For testing investment efficiency, this paper provides evidence for a conditional
positive association between the level of comparability and investment for firms operating
in settings more prone to underinvestment. After decomposing total investments into two
components—capital and noncapital expenditures—results showed that a higher level of
comparability can mitigate investment inefficiency, including both under- and
overinvestment, in capital expenditures, but it has no effect on investment inefficiency in
noncapital expenditures.
4. Originality/Contribution
This paper contributes to the literature in several ways. First, to my knowledge, the
issue of comparability has been largely unexplored in Taiwan. This paper seeks to fill this
gap and also provides a contribution to the role of comparability in developing countries.
In addition, the research method applied in this study could be the basis for evaluating the
benefits of IFRS in future studies. Second, this paper is one of the few studies that
investigate the determinants of financial statement comparability.
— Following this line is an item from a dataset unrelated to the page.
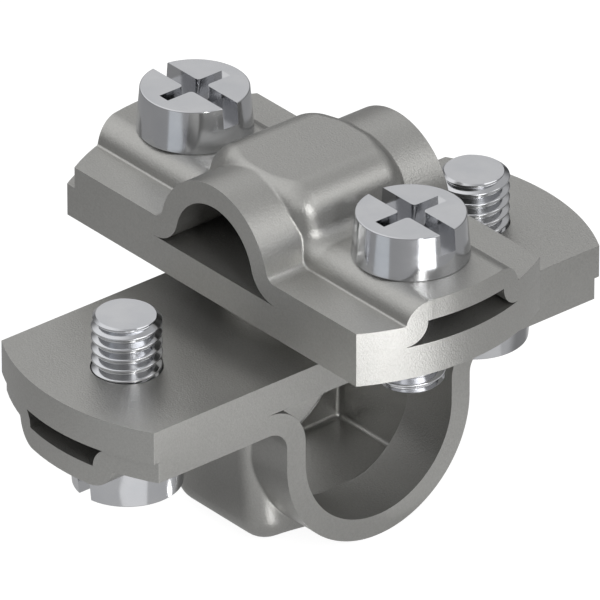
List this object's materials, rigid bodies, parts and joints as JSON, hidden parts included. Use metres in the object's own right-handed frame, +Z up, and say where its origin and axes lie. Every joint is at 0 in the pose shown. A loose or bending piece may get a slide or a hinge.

An exception is a
concurrent paper by De Franco et al. (2011), but the present study is unique in that it
explicitly considers the role of audit quality attributes in improving comparability. Third,
this paper provides more direct evidence about the effect of financial reporting quality on
investment efficiency since better comparability increases investors’ ability to monitor
managerial investment decisions and gives a clearer picture about growth for internal
decision makers.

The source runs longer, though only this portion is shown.